Task statement » How does the data below read from its first line through the line containing "both_ends: whether both"? Print those lines exactly.

Dataset excerpt »

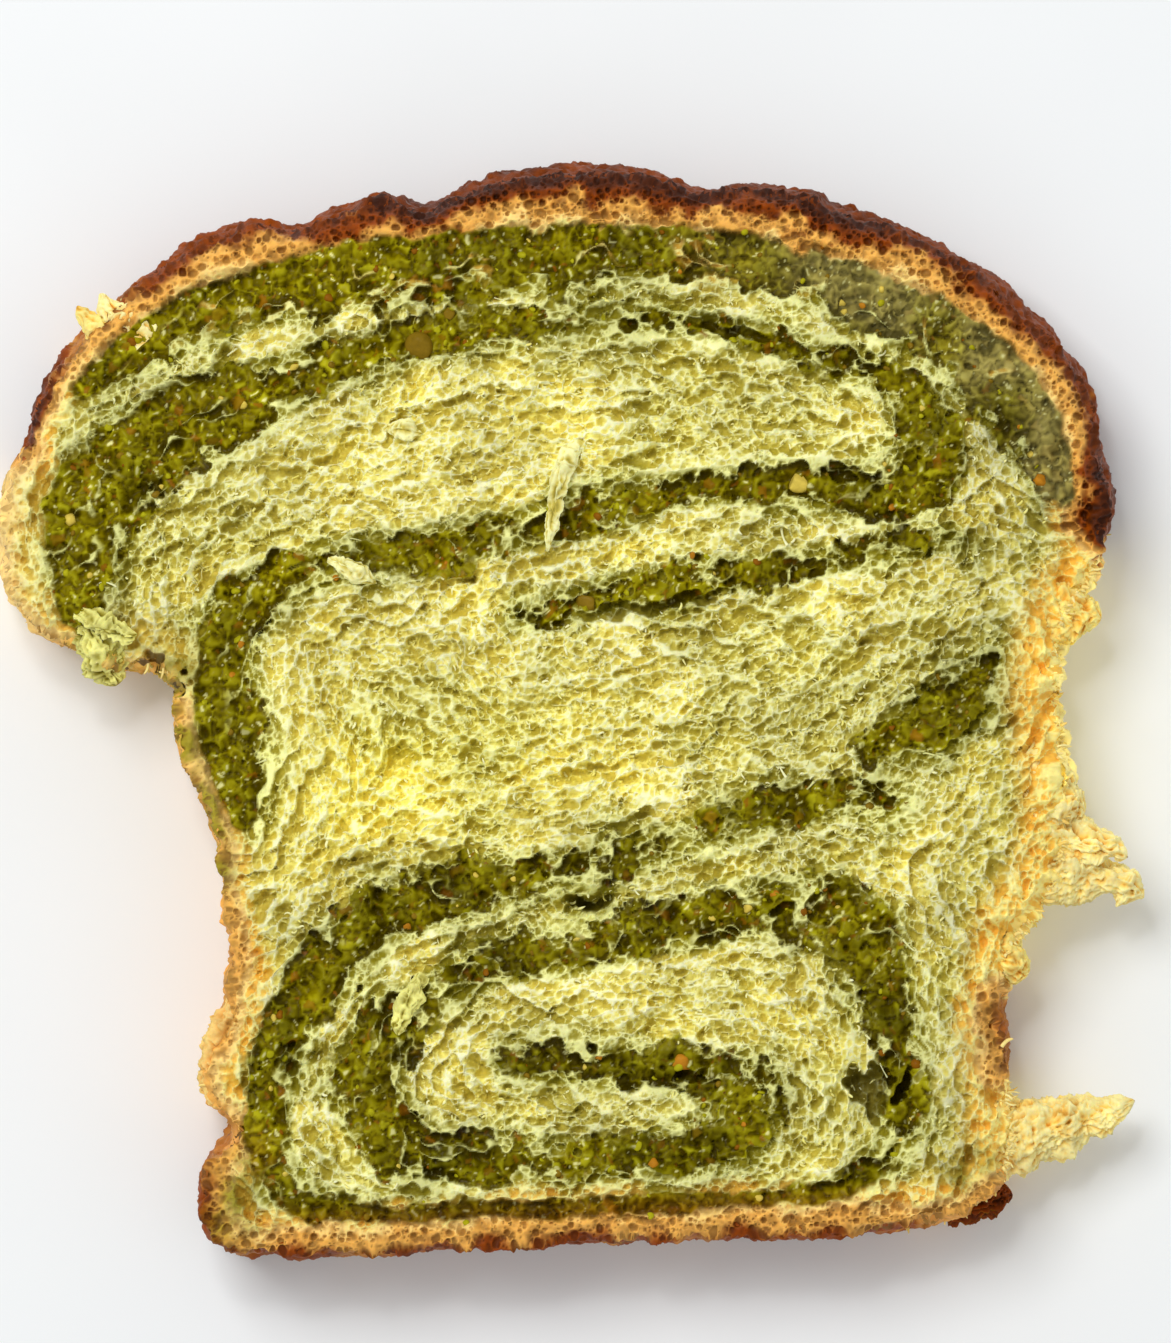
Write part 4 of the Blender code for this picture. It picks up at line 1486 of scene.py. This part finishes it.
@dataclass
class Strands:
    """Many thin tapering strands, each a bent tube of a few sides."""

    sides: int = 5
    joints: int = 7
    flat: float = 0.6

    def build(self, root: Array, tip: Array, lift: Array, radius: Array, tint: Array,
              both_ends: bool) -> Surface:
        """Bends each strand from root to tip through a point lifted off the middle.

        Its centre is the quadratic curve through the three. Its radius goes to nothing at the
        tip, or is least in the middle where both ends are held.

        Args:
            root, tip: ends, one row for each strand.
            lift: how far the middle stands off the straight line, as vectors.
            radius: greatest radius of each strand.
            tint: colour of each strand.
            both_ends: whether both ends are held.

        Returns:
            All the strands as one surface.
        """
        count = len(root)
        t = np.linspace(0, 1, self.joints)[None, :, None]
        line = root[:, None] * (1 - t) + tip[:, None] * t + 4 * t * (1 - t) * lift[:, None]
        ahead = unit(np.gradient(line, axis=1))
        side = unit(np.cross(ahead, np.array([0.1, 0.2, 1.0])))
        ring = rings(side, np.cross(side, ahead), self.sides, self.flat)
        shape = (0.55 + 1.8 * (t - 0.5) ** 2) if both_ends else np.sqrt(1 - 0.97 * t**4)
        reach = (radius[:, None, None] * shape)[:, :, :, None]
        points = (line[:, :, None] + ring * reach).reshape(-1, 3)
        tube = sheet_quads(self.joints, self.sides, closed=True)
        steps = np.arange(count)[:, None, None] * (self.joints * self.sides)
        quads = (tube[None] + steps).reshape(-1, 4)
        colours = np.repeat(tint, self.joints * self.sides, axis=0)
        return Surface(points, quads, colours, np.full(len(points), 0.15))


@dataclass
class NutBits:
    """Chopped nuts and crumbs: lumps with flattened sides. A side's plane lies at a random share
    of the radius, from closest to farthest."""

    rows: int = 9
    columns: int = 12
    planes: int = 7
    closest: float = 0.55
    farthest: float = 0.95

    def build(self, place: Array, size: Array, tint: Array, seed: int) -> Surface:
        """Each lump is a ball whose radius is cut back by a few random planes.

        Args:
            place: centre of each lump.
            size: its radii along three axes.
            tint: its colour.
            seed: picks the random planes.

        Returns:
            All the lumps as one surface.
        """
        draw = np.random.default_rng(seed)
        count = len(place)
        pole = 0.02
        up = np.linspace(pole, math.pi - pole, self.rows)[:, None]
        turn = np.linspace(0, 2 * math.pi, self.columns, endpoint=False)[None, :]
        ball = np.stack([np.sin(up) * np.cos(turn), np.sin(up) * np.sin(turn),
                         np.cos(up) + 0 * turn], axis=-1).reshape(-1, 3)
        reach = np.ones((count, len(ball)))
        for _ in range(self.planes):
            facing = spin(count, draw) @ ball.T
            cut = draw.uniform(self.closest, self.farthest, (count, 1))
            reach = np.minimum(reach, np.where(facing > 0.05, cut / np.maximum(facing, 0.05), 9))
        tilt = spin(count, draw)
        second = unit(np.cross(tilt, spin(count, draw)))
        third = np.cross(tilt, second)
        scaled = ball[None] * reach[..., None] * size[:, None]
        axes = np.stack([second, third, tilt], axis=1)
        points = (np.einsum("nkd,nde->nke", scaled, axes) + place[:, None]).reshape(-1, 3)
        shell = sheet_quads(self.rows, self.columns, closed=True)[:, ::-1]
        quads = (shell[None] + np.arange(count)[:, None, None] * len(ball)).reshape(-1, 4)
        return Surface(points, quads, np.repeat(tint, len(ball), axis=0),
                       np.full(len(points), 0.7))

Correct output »
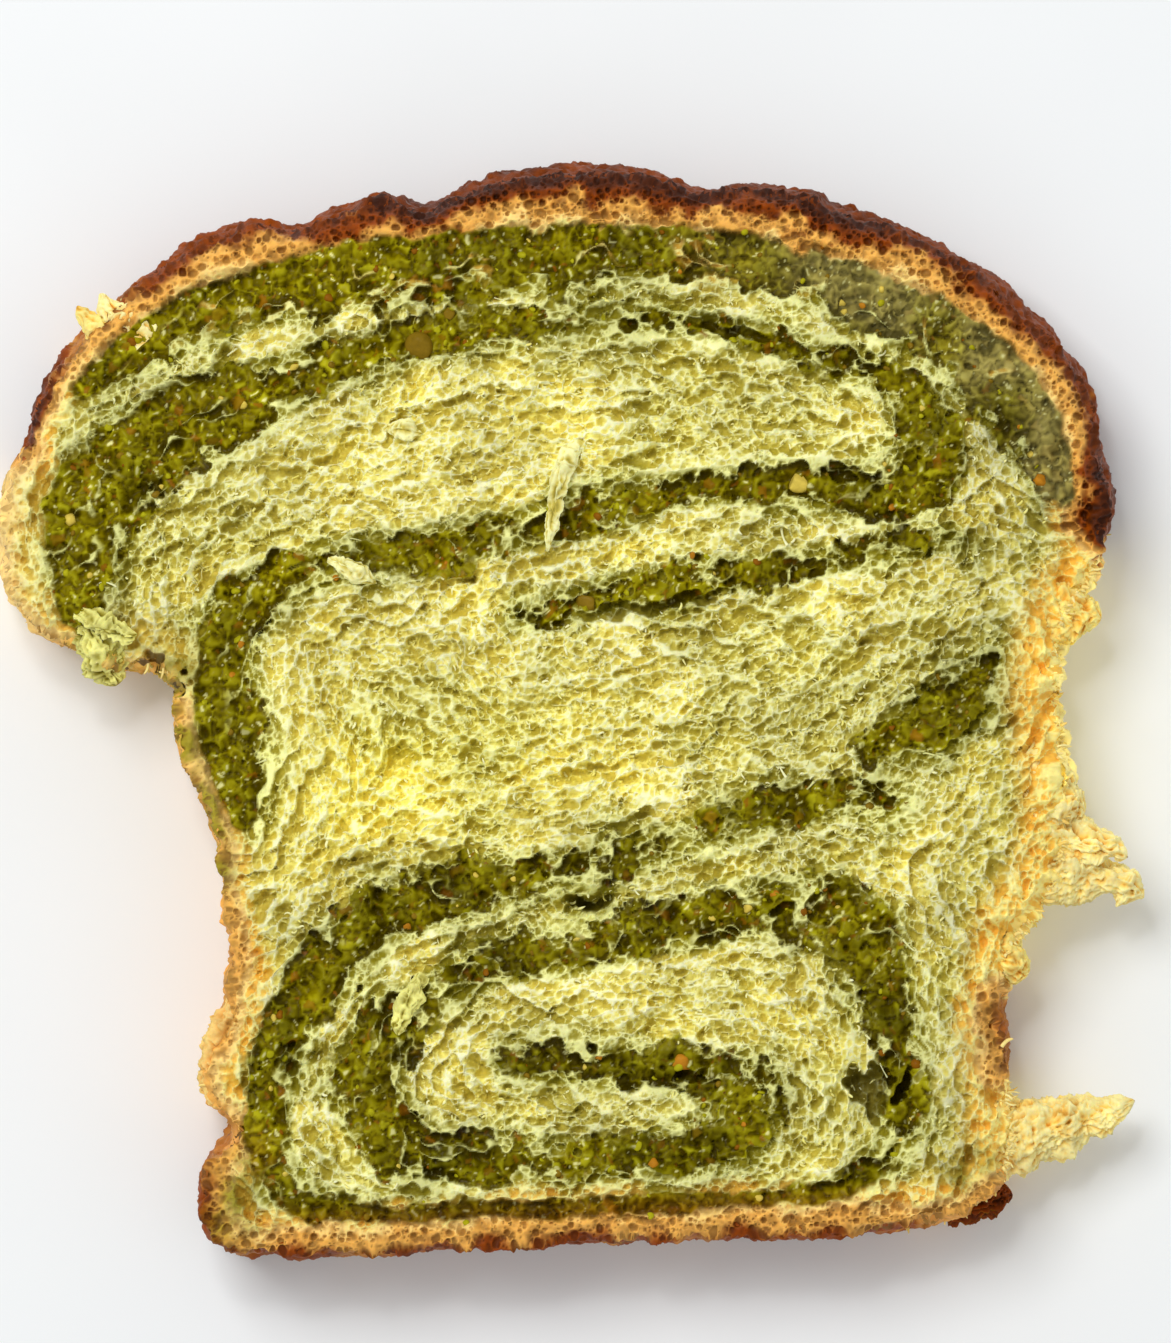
Write part 4 of the Blender code for this picture. It picks up at line 1486 of scene.py. This part finishes it.
@dataclass
class Strands:
    """Many thin tapering strands, each a bent tube of a few sides."""

    sides: int = 5
    joints: int = 7
    flat: float = 0.6

    def build(self, root: Array, tip: Array, lift: Array, radius: Array, tint: Array,
              both_ends: bool) -> Surface:
        """Bends each strand from root to tip through a point lifted off the middle.

        Its centre is the quadratic curve through the three. Its radius goes to nothing at the
        tip, or is least in the middle where both ends are held.

        Args:
            root, tip: ends, one row for each strand.
            lift: how far the middle stands off the straight line, as vectors.
            radius: greatest radius of each strand.
            tint: colour of each strand.
            both_ends: whether both ends are held.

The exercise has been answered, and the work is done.